I am hopeful that we'll be able to tune the toolchain such that the toolchains that we support guarantee not to rewrite or omit calls to assembly-language functions from Rust or C. I agree we have work to do with respect to that. I don't think it's fruitful to ask C compiler writers to guarantee the volatile
semantics that would be required for volatile
to be a solution to this problem, and also I don't want to pay the performance cost of using volatile
in ring.
@briansmith What's the ring?
See the readme: https://github.com/briansmith/ring. This is a Rust crypto library that originated as a fork of BoringSSL.
@briansmith Okay, how would reading through const volatile char*
pointers worsen the performance?
OpenSSL has assembly language implementations of CRYPTO_memcmp
now. We should use them.
OpenSSL has assembly language implementations of CRYPTO_memcmp now. We should use them.
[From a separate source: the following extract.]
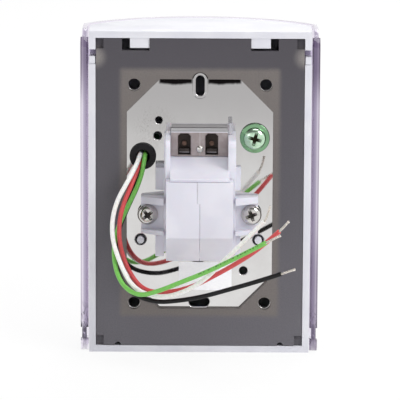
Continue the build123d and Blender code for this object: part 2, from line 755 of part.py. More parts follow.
with BuildPart() as grommet:
    rear, front = plate_rear - grommet_flange, plate_front + grommet_flange
    turned([(grommet_bore, rear), (grommet_radius - grommet_lip, rear), (grommet_radius, rear + grommet_lip),
            (grommet_radius, plate_rear), (grommet_neck_radius, plate_rear),
            (grommet_neck_radius, plate_front), (grommet_radius, plate_front), (grommet_radius, front),
            (grommet_bore, front)], grommet_x, grommet_z)

# The four leads and their bare ends
leads, lead_ends = {}, {}


def bend_radii(points):
    """The radius of each corner of a route: as large as its two runs allow."""
    runs = [Vector(*b) - Vector(*a) for a, b in zip(points, points[1:])]
    return [0.45 * min(a.length, b.length) / tan(radians(a.get_angle(b) / 2)) for a, b in zip(runs, runs[1:])]


for colour, route in lead_routes.items():
    x, z = lead_exits[colour]
    points = [(x, lead_block_rear, z), (x, lead_straights[colour], z)] + route
    radii = bend_radii(points)
    with BuildPart() as lead:
        with BuildLine() as path:
            FilletPolyline(*points, radius=radii)
        with BuildSketch(Plane(origin=path.line @ 0, z_dir=path.line % 0)):
            Circle(lead_diameter / 2)
        sweep()
    leads[colour] = lead
    length = sum(edge.length for edge in path.edges())
    share = lead.part.volume / (pi * lead_diameter**2 / 4 * length)
    print(colour, "lead", round(length, 1), "mm, volume share", round(share, 4))
    print("    bend radii", [round(radius, 1) for radius in radii])
    end = path.line @ 1
    bare_points = [end, end + (path.line % 1) * strand_straight, Vector(*lead_tips[colour])]
    with BuildPart() as bare:
        with BuildLine() as strand:
            FilletPolyline(*bare_points, radius=bend_radii(bare_points))
        with BuildSketch(Plane(origin=end, z_dir=strand.line % 0)):
            Circle(strand_diameter / 2)
        sweep()
    lead_ends[colour] = bare

pieces = {
    "housing": housing, "gasket": gasket, "back_plate": back_plate, "cover": cover,
    "pivot_keepers": pivot_keepers, "guide_bush": guide_bush, "bezel_seal": bezel_seal, "bush_nut": bush_nut,
    "button_head": button_head, "button_stem": button_stem, "retaining_clip": retaining_clip,
    "actuator": actuator, "return_spring": return_spring, "lamp_board": lamp_board,
    "board_screws": board_screws, "lamps": lamps, "lead_block": lead_block,
    "contact_holder": contact_holder, "contact_block_left": contact_block_left,
    "contact_block_right": contact_block_right, "plungers": plungers, "contact_bridges": contact_bridges,
    "fixed_contacts": fixed_contacts, "plunger_springs": plunger_springs, "terminal_plate": terminal_plate,
    "terminal_clamps": terminal_clamps, "wire_screws": wire_screws, "centre_screw": centre_screw,
    "locating_post": locating_post, "release_latch": release_latch, "holder_screws": holder_screws,
    "ground_screw": ground_screw, "label": label, "grommet": grommet,
}
for colour in leads:
    pieces[f"lead_{colour}"] = leads[colour]
    pieces[f"lead_end_{colour}"] = lead_ends[colour]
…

Back in July 2016 when I wrote that, that seemed like a reasonable course of action. However, between then and now I learned that that's not going to be reasonable for us to maintain. I'm working on some new approaches to this issue that I hope to share...sometime.
Back in July 2016 when I wrote that, that seemed like a reasonable course of action. However, between then and now I learned that that's not going to be reasonable for us to maintain. I'm working on some new approaches to this issue that I hope to share...sometime.
Now I wrote up the plan in https://github.com/briansmith/ring/issues/626.
See https://github.com/openssl/openssl/pull/102. It should just get rewritten to use some guaranteed-constant-time OS-provided function like
timingsafe_bcmp
and/or assembly langauge code and/or the C++ guaranteed-timing-safe (draft/proposed?) API.